## [EXERCISE TASK]
What is needed is an exact copy of the lines from the line containing "What FreeCAD Python" to the line containing "foot_stem_clearance = 0.05", both lines included, and nothing else.

## [DATA SHOWN]
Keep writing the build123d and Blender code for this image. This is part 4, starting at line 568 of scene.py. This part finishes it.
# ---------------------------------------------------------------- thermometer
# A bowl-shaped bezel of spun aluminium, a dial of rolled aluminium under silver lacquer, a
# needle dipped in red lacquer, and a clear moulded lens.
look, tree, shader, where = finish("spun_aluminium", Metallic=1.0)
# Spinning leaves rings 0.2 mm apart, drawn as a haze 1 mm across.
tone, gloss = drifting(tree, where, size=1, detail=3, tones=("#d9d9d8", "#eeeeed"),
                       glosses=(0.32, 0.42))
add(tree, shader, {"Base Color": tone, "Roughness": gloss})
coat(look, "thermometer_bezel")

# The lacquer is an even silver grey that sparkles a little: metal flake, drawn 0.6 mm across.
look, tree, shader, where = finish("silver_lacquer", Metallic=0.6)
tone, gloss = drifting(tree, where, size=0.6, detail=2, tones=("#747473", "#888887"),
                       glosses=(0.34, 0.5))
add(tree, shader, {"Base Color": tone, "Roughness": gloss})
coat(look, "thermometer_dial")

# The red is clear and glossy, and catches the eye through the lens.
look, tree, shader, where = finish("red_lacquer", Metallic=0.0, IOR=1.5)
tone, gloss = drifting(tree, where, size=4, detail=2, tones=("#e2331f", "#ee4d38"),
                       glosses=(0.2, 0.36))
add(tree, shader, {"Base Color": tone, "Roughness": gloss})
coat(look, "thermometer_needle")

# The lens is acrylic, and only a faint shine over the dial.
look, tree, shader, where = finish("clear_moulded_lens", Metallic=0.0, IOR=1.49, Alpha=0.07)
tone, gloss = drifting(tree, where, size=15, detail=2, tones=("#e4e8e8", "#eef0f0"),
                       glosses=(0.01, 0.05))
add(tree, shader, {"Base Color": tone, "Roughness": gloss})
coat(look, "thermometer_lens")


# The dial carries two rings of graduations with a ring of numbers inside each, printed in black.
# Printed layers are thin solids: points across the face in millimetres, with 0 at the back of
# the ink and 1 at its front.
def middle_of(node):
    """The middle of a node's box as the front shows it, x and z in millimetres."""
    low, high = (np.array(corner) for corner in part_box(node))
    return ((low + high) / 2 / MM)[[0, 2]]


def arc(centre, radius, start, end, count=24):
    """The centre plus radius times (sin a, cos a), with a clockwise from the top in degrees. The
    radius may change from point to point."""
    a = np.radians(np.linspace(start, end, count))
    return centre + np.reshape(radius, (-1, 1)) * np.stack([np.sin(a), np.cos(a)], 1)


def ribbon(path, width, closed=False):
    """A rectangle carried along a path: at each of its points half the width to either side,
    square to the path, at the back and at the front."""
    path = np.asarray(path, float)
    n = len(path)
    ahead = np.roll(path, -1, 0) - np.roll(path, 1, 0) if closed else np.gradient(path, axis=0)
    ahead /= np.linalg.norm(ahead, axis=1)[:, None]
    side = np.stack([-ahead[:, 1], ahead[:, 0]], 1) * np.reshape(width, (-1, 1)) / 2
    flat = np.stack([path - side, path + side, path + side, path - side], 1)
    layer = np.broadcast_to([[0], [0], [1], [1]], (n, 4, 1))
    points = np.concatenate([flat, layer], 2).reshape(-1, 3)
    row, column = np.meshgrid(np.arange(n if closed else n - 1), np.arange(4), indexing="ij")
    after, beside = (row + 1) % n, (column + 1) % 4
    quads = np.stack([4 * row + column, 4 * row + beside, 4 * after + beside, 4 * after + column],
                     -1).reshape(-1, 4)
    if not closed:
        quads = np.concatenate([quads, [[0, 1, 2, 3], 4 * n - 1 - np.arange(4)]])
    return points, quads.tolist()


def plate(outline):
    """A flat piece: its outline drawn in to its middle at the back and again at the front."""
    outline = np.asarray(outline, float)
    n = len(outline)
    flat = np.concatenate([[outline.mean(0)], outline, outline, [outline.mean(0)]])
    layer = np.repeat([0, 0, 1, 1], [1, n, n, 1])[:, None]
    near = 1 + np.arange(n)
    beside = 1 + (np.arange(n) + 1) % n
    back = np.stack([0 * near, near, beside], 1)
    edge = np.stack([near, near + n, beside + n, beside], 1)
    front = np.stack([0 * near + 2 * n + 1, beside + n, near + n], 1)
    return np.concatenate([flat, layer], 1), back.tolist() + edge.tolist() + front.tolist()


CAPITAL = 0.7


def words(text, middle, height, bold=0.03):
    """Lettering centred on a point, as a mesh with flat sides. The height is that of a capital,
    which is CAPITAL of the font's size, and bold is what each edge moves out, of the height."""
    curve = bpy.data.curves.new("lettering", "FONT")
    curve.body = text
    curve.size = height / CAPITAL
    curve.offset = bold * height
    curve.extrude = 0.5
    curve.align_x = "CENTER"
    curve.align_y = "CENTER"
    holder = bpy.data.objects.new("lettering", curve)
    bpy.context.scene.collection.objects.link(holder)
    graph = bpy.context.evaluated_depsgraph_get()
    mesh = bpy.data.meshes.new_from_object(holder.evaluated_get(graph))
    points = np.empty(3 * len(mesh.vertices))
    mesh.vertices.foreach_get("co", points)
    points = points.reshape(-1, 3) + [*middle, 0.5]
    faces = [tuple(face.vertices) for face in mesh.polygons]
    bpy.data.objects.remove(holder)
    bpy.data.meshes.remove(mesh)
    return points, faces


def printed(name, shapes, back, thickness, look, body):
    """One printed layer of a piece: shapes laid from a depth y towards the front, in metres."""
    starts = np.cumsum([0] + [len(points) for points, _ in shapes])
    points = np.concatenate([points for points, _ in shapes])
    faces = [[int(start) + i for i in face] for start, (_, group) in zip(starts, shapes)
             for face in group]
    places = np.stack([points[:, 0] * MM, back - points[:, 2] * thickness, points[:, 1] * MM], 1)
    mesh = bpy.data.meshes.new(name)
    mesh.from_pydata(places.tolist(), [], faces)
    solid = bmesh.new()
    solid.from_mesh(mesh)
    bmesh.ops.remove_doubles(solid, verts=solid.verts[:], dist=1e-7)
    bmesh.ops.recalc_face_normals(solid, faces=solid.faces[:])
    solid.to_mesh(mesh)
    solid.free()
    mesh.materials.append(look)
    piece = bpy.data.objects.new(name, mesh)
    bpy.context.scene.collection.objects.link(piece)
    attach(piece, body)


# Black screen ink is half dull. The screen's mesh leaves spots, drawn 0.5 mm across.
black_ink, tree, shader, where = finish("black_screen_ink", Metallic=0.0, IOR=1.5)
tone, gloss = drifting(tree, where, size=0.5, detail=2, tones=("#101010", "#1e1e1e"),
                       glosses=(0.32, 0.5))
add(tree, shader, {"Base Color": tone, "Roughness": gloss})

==

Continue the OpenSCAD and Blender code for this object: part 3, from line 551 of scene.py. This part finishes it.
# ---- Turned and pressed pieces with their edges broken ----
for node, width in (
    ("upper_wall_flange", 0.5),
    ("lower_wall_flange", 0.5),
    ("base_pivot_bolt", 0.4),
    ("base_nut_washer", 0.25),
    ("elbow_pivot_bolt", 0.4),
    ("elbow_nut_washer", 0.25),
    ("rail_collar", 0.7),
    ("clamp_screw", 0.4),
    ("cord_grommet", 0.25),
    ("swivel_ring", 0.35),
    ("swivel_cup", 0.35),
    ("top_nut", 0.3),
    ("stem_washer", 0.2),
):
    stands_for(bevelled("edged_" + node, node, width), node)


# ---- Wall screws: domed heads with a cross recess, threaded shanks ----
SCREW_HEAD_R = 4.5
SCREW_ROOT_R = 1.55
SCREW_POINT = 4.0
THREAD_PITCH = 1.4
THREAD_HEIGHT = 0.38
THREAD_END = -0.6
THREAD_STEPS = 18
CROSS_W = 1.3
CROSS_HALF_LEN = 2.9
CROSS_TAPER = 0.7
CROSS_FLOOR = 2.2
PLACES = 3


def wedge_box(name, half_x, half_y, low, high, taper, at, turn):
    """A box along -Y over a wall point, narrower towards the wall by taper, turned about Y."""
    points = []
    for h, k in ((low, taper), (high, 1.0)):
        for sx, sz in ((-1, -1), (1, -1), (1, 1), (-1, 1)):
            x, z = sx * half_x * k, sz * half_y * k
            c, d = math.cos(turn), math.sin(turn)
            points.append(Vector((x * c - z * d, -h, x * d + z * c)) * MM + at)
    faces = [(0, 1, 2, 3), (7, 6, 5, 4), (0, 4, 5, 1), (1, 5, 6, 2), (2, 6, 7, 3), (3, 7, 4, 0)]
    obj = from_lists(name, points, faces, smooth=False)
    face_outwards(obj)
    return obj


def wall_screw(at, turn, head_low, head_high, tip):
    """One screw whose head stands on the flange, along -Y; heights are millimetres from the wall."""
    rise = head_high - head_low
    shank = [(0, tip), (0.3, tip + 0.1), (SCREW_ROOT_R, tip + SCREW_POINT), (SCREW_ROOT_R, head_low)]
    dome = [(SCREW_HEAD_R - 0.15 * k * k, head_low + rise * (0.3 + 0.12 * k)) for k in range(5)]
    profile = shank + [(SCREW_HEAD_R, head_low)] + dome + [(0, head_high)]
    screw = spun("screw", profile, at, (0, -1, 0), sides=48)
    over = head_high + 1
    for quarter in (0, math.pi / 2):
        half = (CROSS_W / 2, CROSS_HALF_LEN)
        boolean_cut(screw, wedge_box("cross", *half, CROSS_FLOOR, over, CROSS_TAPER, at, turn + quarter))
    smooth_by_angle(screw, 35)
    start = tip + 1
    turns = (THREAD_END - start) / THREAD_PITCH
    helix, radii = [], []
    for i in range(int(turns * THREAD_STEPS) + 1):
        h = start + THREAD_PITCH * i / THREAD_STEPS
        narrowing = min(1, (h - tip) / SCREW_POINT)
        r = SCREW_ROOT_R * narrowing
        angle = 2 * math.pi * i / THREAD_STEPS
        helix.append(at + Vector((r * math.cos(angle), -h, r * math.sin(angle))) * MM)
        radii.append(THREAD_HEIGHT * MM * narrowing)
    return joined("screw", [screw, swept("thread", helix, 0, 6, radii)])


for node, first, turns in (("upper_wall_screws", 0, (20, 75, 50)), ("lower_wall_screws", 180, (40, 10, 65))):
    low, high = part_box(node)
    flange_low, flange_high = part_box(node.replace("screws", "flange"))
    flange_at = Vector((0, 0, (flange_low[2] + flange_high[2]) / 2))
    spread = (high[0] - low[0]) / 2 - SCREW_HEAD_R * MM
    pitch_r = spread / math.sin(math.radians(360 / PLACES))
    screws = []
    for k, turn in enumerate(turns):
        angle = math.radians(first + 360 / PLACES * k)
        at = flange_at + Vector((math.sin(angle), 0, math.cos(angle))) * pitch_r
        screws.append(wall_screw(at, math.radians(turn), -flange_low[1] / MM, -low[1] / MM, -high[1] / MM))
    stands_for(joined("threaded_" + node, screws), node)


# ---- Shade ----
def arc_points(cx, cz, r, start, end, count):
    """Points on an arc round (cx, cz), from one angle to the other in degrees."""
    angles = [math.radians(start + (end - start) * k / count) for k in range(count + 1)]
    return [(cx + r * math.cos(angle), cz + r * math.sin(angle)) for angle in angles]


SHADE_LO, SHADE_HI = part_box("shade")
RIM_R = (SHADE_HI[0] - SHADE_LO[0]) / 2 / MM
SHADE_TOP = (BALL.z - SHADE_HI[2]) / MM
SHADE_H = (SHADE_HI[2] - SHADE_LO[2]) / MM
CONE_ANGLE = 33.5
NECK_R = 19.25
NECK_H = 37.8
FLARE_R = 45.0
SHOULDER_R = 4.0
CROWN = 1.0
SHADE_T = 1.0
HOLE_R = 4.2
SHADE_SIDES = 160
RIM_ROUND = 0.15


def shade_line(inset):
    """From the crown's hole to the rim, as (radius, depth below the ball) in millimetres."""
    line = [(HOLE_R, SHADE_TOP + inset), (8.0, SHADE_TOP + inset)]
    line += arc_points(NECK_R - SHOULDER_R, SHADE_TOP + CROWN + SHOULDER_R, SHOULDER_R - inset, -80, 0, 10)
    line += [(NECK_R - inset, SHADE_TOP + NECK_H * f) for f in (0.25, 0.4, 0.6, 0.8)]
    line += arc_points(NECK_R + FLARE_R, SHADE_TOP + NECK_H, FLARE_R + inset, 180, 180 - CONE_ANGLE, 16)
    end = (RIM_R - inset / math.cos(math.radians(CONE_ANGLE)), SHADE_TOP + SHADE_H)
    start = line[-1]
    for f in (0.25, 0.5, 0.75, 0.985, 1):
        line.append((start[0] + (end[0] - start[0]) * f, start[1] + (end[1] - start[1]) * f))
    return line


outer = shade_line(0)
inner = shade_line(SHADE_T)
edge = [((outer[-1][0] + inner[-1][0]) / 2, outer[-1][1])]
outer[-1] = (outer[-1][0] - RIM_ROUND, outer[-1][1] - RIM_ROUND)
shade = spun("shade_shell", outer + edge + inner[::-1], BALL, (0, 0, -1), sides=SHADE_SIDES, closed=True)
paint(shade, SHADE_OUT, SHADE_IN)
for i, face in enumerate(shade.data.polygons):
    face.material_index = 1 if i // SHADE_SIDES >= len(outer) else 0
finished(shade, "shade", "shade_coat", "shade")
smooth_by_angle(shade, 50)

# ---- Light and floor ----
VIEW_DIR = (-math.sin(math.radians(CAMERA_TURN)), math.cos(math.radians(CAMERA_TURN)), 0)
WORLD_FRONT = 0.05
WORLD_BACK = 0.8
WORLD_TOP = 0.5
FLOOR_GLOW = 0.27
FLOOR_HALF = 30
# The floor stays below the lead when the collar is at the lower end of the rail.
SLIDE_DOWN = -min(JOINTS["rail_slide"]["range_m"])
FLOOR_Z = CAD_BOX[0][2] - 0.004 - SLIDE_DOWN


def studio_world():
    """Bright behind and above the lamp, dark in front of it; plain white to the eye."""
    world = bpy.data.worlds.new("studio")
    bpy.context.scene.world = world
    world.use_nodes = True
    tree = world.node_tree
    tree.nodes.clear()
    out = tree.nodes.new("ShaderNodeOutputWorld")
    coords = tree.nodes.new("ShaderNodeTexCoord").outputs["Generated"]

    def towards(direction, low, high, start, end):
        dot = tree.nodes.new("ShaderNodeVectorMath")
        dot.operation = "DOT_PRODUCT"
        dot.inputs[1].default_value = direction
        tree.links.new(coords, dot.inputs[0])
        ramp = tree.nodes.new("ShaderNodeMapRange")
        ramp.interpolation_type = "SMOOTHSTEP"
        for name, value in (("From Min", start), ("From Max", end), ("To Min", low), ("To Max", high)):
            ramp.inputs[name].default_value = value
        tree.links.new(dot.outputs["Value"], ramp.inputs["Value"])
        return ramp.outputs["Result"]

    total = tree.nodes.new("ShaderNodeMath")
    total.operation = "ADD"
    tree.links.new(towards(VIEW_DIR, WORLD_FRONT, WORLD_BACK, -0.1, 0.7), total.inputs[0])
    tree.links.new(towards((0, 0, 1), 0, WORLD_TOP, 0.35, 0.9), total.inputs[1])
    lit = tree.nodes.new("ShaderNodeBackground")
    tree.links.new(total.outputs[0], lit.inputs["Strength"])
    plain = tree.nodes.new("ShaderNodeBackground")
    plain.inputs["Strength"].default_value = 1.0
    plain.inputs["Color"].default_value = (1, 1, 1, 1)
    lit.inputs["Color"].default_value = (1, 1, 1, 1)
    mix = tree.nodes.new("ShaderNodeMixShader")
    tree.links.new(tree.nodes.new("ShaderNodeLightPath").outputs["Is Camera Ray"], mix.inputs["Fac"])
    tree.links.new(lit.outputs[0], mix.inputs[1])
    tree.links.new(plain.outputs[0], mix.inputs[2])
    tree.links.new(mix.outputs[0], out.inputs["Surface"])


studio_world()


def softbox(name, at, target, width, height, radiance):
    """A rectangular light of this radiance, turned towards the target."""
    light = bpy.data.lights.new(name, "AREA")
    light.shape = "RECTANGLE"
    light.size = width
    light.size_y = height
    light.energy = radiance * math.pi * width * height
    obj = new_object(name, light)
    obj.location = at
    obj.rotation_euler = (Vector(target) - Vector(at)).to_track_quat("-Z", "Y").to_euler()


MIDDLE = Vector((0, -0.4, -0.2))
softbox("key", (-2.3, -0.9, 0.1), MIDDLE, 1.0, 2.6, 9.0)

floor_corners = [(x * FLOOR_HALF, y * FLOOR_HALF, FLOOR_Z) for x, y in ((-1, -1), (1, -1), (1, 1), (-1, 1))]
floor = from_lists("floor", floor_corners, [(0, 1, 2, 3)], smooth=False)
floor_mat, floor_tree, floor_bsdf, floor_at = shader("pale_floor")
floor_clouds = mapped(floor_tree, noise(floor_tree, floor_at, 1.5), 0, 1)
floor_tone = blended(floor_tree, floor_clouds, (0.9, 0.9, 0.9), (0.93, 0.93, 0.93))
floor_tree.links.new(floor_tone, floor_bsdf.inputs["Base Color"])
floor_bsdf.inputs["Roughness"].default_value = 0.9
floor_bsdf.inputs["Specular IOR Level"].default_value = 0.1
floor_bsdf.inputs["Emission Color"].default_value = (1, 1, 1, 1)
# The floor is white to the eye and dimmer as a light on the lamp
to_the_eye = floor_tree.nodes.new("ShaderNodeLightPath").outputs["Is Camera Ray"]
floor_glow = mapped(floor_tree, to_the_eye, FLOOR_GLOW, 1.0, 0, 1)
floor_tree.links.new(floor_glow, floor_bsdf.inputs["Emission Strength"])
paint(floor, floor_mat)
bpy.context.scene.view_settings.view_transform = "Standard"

---

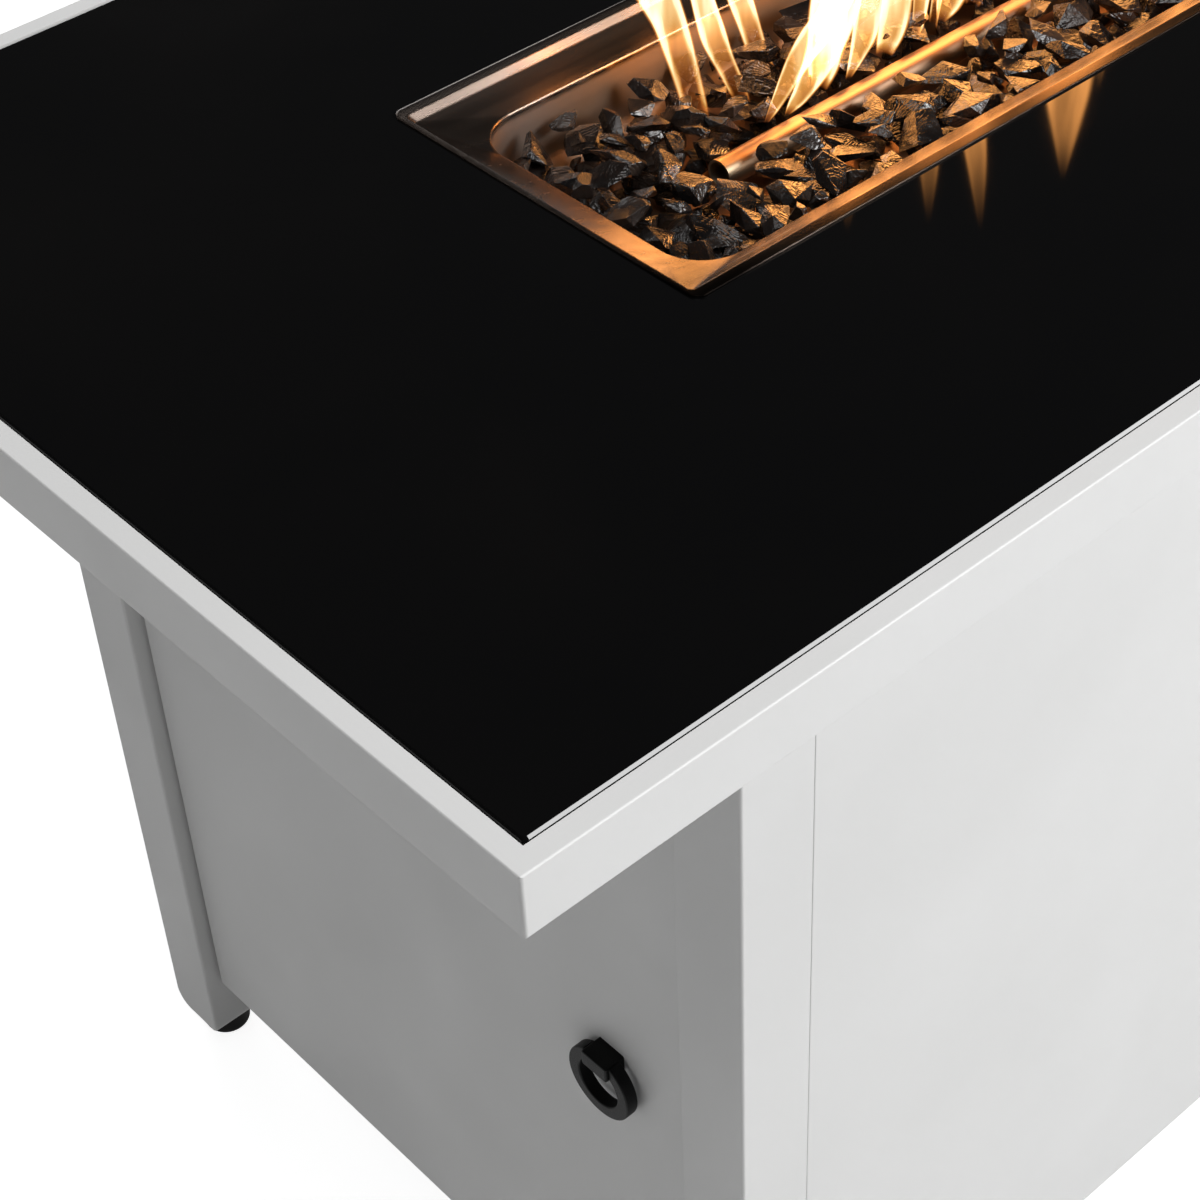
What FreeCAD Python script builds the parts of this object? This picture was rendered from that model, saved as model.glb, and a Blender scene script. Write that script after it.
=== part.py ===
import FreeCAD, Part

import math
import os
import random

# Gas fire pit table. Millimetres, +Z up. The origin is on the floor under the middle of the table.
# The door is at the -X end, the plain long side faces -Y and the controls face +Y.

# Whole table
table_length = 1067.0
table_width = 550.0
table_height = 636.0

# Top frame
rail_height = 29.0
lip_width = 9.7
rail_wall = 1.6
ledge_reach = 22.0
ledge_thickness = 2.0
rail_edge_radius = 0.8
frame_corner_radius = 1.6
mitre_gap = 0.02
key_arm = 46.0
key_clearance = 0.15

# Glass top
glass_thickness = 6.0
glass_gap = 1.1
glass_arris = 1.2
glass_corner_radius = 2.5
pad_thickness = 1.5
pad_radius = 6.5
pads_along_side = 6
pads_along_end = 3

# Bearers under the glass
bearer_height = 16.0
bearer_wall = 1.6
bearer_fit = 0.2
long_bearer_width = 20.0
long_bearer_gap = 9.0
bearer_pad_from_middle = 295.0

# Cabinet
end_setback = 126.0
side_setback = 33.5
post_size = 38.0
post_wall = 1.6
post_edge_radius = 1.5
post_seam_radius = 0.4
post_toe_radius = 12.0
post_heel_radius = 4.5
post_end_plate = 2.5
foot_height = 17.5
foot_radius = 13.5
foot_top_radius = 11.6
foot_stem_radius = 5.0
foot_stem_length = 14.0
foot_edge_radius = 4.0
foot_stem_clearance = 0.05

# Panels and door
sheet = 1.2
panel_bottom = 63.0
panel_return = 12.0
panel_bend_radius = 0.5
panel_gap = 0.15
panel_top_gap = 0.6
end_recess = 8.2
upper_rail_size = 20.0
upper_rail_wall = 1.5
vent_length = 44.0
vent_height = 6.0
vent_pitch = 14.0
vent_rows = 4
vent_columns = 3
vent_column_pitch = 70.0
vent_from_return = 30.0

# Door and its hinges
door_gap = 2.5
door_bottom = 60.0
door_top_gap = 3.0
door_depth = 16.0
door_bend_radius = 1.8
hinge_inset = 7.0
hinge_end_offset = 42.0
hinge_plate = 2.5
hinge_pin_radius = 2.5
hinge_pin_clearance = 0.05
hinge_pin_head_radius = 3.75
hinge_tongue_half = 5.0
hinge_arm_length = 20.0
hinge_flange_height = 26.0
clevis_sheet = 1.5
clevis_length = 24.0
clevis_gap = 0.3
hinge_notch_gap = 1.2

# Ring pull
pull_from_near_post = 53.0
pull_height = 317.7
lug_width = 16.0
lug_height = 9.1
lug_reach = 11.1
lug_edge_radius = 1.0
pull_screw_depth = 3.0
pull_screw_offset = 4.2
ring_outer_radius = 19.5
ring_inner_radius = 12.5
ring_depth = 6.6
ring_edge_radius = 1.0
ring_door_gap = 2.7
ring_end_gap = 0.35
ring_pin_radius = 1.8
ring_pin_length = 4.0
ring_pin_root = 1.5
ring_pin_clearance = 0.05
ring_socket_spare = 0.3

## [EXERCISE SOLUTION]
What FreeCAD Python script builds the parts of this object? This picture was rendered from that model, saved as model.glb, and a Blender scene script. Write that script after it.
=== part.py ===
import FreeCAD, Part

import math
import os
import random

# Gas fire pit table. Millimetres, +Z up. The origin is on the floor under the middle of the table.
# The door is at the -X end, the plain long side faces -Y and the controls face +Y.

# Whole table
table_length = 1067.0
table_width = 550.0
table_height = 636.0

# Top frame
rail_height = 29.0
lip_width = 9.7
rail_wall = 1.6
ledge_reach = 22.0
ledge_thickness = 2.0
rail_edge_radius = 0.8
frame_corner_radius = 1.6
mitre_gap = 0.02
key_arm = 46.0
key_clearance = 0.15

# Glass top
glass_thickness = 6.0
glass_gap = 1.1
glass_arris = 1.2
glass_corner_radius = 2.5
pad_thickness = 1.5
pad_radius = 6.5
pads_along_side = 6
pads_along_end = 3

# Bearers under the glass
bearer_height = 16.0
bearer_wall = 1.6
bearer_fit = 0.2
long_bearer_width = 20.0
long_bearer_gap = 9.0
bearer_pad_from_middle = 295.0

# Cabinet
end_setback = 126.0
side_setback = 33.5
post_size = 38.0
post_wall = 1.6
post_edge_radius = 1.5
post_seam_radius = 0.4
post_toe_radius = 12.0
post_heel_radius = 4.5
post_end_plate = 2.5
foot_height = 17.5
foot_radius = 13.5
foot_top_radius = 11.6
foot_stem_radius = 5.0
foot_stem_length = 14.0
foot_edge_radius = 4.0
foot_stem_clearance = 0.05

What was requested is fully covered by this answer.